When What/If does work, it’s squarely because of Anne Montgomery and her portrayer Renée Zellweger. The Oscar winning actress goes all in with the devious character, crafting an acidic, indomitable presence that is utterly watchable. Even with the most ridiculous scenes and the most hideous lines, Zellweger captivates and commands, with a condescending twinkle in her eye and a venomous drip of the tongue that ensures Anne is always the center of attention. Most important of all, like Turner, Collins, and Wyman before her, Zellweger looks like she’s having a blast, relishing in the show’s outrageous soap stylings. Sadly, the memo didn’t appear to circulate to the rest of the cast, as Zellweger is often the only one having any fun. Frankly, the gap in acting ability between her and her castmembers is significant; even in the best of circumstances Zellweger completely devours her scene partners and renders them insignificant. The actor that comes closest to matching her energy is Dave Annable as an obsessive doctor having an affair with Lisa’s best friend. Everyone else simply disappears in Zellweger’s shadow.
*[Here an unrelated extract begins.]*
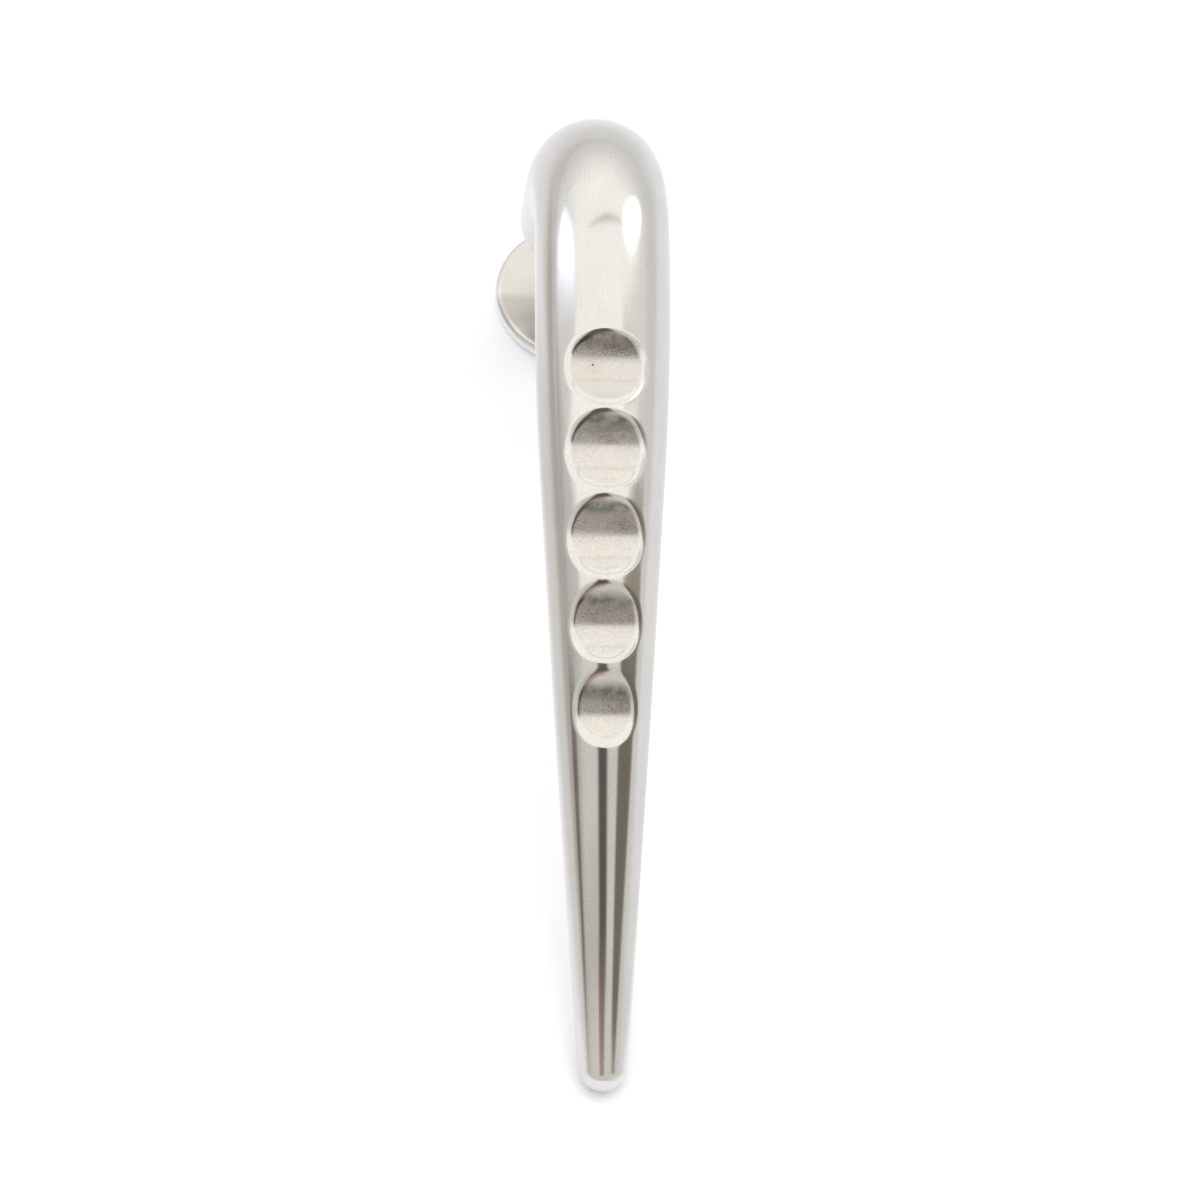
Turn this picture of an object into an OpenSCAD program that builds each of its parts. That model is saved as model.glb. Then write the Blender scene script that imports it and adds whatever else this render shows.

So, why did Renée Zellweger pick What/If as her pre-comeback vehicle (her real comeback comes this fall with the Oscar buzzy Judy Garland biopic)? I think back to Lana Turner in 1981 and what may have compelled her appearance on Falcon Crest. Like Turner’s role probably was for her, Zellweger could play Anne Montgomery in her sleep. And yet, she delivers a fully committed performance that What/If honestly doesn’t deserve from her. Aside from the considerable check I’m certain Netflix wrote her, this sub-CW show offered re-affirmation of her superlative talent, that she could elevate the pedestrian material through sheer force. Throw in some good old-fashioned scenery chewing and it seems like a pretty sweet deal on the road to a career renaissance.